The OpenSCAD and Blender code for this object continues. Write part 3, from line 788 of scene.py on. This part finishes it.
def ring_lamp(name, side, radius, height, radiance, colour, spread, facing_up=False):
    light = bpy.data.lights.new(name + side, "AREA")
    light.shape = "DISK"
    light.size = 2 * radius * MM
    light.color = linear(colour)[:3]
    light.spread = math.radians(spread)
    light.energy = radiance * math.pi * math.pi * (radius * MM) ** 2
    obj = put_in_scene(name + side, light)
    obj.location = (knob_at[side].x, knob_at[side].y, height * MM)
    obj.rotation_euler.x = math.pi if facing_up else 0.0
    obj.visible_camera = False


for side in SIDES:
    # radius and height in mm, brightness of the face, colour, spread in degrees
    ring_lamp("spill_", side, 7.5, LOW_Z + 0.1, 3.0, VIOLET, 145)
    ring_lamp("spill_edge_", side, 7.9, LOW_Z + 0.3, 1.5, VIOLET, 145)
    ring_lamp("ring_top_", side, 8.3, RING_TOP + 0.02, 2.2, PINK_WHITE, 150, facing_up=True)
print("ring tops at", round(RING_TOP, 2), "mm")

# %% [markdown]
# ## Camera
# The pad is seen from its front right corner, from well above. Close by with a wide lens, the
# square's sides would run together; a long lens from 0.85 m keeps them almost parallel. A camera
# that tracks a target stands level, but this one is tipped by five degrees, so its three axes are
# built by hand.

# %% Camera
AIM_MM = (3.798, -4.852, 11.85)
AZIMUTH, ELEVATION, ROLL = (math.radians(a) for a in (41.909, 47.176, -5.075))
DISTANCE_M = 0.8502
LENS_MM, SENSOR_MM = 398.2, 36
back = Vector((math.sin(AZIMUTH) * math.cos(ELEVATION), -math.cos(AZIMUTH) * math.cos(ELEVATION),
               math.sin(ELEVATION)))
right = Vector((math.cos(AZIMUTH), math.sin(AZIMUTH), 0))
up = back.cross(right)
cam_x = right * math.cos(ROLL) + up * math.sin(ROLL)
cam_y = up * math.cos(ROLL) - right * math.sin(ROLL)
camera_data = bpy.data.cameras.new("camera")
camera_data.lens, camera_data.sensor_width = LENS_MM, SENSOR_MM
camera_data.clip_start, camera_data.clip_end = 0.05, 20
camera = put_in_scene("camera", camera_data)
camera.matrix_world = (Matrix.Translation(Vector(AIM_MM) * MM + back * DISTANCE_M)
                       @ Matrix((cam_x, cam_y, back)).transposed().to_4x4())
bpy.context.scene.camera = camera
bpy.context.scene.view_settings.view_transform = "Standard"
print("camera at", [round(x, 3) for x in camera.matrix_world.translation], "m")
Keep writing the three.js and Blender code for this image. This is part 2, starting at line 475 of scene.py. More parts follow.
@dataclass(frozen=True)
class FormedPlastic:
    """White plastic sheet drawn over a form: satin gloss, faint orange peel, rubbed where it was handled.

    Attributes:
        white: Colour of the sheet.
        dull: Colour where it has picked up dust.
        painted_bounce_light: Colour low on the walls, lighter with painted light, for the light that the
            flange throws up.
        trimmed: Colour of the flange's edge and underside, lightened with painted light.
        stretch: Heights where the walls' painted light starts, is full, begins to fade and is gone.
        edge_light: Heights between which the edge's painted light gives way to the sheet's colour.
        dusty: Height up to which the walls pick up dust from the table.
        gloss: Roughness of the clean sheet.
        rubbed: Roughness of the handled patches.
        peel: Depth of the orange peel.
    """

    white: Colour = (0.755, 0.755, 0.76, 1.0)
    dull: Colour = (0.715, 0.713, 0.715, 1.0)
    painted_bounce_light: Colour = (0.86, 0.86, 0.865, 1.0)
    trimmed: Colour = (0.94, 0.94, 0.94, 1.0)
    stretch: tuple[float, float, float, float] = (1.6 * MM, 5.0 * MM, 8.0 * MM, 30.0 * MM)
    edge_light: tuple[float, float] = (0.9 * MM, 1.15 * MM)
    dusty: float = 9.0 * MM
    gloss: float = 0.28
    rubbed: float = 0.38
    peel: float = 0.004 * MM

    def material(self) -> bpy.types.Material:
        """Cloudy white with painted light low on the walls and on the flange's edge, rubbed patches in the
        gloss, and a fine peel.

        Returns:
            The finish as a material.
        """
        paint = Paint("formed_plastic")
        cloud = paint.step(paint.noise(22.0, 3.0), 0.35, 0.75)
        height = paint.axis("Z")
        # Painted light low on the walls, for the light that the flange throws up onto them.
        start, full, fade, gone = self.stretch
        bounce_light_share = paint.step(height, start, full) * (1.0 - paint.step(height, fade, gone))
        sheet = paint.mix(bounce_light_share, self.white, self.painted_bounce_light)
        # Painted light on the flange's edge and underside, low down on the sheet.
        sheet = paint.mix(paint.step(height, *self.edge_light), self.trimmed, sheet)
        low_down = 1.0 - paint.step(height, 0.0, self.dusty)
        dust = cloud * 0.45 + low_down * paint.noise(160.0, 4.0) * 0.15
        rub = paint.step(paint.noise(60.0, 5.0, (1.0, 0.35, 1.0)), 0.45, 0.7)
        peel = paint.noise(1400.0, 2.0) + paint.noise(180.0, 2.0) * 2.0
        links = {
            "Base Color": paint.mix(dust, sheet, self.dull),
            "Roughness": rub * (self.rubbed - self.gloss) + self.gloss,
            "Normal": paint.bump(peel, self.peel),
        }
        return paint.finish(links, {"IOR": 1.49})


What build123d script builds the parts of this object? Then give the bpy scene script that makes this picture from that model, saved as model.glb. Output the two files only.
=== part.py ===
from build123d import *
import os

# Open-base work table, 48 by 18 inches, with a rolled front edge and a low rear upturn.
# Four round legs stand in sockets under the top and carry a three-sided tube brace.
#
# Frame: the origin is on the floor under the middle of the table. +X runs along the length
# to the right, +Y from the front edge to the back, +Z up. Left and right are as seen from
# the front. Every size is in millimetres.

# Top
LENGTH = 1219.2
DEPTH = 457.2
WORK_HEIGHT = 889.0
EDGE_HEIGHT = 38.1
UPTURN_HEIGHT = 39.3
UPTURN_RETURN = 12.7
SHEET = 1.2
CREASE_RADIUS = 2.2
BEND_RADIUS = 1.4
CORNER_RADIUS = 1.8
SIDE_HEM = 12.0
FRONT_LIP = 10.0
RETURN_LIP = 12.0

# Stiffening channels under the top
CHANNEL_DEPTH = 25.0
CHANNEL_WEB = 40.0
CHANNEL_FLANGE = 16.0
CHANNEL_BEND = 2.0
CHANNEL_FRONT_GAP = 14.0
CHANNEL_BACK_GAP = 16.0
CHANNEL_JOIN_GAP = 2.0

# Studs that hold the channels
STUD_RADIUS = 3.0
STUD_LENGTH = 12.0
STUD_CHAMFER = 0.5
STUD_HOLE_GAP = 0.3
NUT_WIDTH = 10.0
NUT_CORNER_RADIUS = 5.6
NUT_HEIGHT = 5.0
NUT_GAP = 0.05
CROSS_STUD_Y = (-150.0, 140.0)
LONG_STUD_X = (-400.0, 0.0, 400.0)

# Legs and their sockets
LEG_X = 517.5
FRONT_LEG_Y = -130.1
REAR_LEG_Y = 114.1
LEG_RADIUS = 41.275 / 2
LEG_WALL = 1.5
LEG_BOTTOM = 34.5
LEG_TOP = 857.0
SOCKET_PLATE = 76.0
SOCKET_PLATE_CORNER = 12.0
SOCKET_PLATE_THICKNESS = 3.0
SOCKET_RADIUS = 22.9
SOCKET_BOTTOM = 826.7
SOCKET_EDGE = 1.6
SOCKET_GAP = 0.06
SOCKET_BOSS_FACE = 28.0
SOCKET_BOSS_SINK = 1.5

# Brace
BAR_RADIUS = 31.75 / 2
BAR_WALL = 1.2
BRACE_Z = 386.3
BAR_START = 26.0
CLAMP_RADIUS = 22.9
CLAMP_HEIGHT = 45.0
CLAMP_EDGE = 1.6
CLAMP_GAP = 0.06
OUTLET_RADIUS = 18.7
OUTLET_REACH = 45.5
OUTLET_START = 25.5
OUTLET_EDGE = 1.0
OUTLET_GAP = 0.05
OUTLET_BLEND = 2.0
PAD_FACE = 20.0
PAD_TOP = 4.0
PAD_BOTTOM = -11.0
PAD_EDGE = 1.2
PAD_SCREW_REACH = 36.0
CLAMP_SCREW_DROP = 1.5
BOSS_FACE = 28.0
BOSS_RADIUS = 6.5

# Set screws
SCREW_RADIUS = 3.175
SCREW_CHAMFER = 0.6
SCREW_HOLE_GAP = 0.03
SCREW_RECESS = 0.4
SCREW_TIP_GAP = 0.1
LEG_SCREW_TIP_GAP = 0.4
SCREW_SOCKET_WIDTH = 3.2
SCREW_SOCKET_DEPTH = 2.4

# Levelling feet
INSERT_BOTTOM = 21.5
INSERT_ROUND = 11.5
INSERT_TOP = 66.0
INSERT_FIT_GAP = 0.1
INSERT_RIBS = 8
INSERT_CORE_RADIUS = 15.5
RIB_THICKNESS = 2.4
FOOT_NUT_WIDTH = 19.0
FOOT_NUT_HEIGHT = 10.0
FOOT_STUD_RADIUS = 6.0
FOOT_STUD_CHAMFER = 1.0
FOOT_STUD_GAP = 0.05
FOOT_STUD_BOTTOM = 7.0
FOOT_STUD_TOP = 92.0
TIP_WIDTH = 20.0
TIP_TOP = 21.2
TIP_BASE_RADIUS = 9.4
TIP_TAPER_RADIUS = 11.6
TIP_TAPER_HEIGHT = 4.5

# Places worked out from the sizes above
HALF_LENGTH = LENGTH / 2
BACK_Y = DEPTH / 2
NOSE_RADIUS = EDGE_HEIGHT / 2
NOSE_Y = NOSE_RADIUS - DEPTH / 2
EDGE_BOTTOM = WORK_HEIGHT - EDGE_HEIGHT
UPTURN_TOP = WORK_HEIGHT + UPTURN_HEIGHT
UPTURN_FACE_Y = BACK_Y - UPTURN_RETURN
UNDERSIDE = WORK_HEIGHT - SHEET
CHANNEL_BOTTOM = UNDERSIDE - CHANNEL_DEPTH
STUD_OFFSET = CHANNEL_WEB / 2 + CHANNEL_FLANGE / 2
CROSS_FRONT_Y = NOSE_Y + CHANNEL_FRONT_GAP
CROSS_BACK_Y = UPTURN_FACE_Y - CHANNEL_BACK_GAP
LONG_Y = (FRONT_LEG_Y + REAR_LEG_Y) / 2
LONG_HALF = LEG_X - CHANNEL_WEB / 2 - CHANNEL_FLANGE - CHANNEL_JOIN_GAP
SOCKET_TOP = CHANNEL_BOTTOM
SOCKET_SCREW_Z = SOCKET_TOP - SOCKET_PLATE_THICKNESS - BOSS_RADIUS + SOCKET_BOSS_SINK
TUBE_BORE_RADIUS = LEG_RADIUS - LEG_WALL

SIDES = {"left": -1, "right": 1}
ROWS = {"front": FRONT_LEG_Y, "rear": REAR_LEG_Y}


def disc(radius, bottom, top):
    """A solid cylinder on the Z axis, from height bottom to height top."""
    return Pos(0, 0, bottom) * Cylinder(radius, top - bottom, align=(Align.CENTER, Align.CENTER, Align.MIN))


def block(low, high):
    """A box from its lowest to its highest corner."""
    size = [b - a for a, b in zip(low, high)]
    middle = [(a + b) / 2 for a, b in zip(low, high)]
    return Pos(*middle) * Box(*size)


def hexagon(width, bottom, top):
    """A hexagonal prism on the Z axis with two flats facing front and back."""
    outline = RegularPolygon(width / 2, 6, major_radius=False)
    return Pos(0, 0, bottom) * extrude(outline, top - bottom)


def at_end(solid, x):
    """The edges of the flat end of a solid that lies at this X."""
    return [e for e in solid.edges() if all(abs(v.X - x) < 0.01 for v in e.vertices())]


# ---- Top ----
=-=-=
Exercise prompt
In the records above, find each line that holds the word "this"; copy all such lines.

Output below
The OpenSCAD and Blender code for this object continues. Write part 3, from line 788 of scene.py on. This part finishes it.
# that tracks a target stands level, but this one is tipped by five degrees, so its three axes are
Keep writing the three.js and Blender code for this image. This is part 2, starting at line 475 of scene.py. More parts follow.
What build123d script builds the parts of this object? Then give the bpy scene script that makes this picture from that model, saved as model.glb. Output the two files only.
    """The edges of the flat end of a solid that lies at this X."""